■ TASK INSTRUCTIONS ■
Every entry needs to be printed exactly, please.

■ MATERIAL FOR THE TASK ■
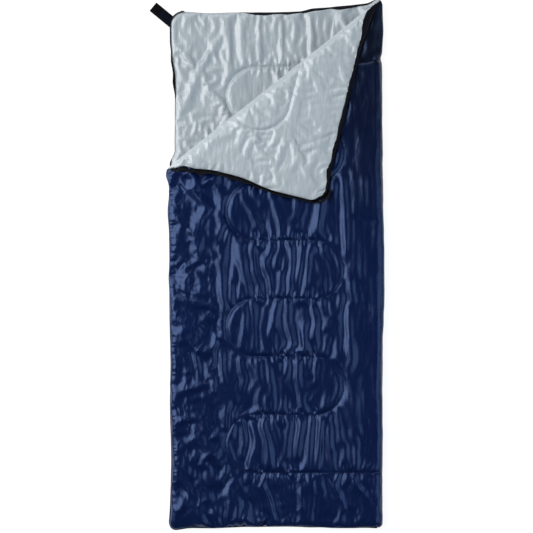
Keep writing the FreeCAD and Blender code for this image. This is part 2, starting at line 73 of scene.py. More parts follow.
HALF_W, HALF_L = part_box("bottom_lining")[1].x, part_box("bottom_lining")[1].y
BOTTOM_SEAM, BOTTOM_FACE = levels("bottom_lining")
TOP_UNDER = levels("top_lining")[0]
TOP_SEAM, TOP_FACE = levels("top_shell")
SIDE_HINGE = next(j for j in frame["joints"] if j["name"] == "top_open")
TURN_HINGE = next(j for j in frame["joints"] if j["name"] == "corner_turn")
CHAIN_Z = SIDE_HINGE["pos_m"][2]

# The crease of the turned corner, from the zip side to the head edge.
CREASE_START = Vector(TURN_HINGE["pos_m"])
CREASE_WAY = Vector((abs(TURN_HINGE["axis"][0]), abs(TURN_HINGE["axis"][1]), 0)).normalized()
CREASE_NORMAL = Vector((-CREASE_WAY.y, CREASE_WAY.x, 0))
HEAD_RISE = 0.022
CREASE_LENGTH = (HALF_L + HEAD_RISE - CREASE_START.y) / CREASE_WAY.y
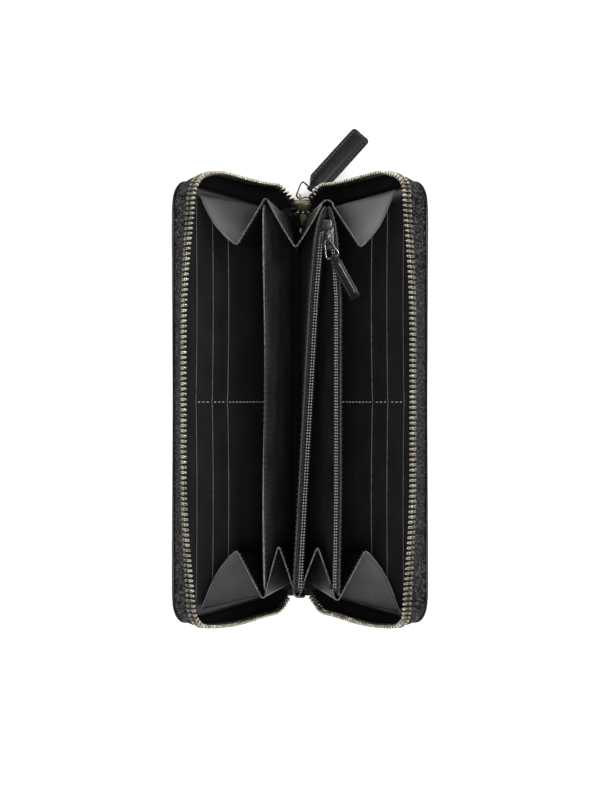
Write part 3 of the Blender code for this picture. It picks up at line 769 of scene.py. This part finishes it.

■ OUTPUT FOR THIS EXERCISE ■
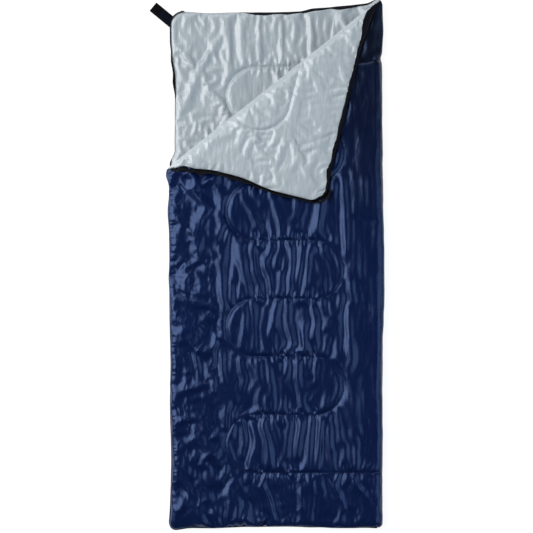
Keep writing the FreeCAD and Blender code for this image. This is part 2, starting at line 73 of scene.py. More parts follow.
HALF_W, HALF_L = part_box("bottom_lining")[1].x, part_box("bottom_lining")[1].y
BOTTOM_SEAM, BOTTOM_FACE = levels("bottom_lining")
TOP_UNDER = levels("top_lining")[0]
TOP_SEAM, TOP_FACE = levels("top_shell")
SIDE_HINGE = next(j for j in frame["joints"] if j["name"] == "top_open")
TURN_HINGE = next(j for j in frame["joints"] if j["name"] == "corner_turn")
CHAIN_Z = SIDE_HINGE["pos_m"][2]

# The crease of the turned corner, from the zip side to the head edge.
CREASE_START = Vector(TURN_HINGE["pos_m"])
CREASE_WAY = Vector((abs(TURN_HINGE["axis"][0]), abs(TURN_HINGE["axis"][1]), 0)).normalized()
CREASE_NORMAL = Vector((-CREASE_WAY.y, CREASE_WAY.x, 0))
HEAD_RISE = 0.022
CREASE_LENGTH = (HALF_L + HEAD_RISE - CREASE_START.y) / CREASE_WAY.y
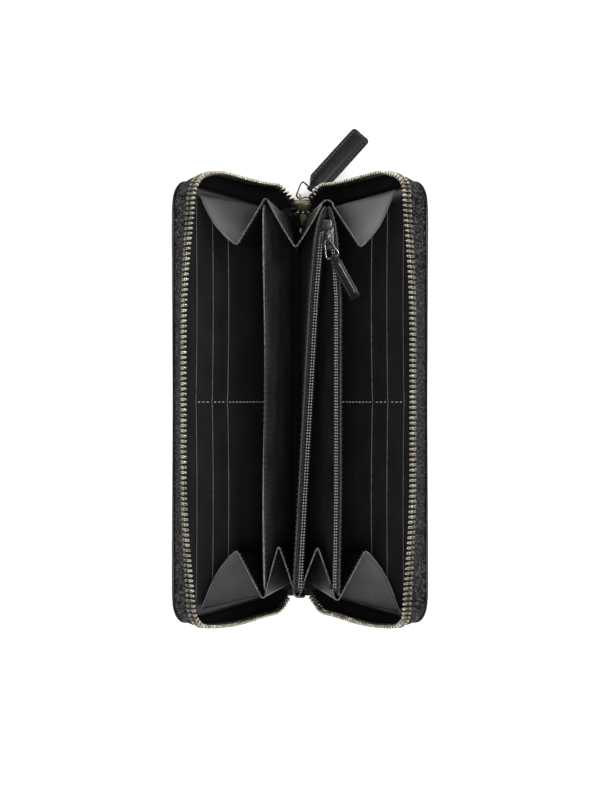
Write part 3 of the Blender code for this picture. It picks up at line 769 of scene.py. This part finishes it.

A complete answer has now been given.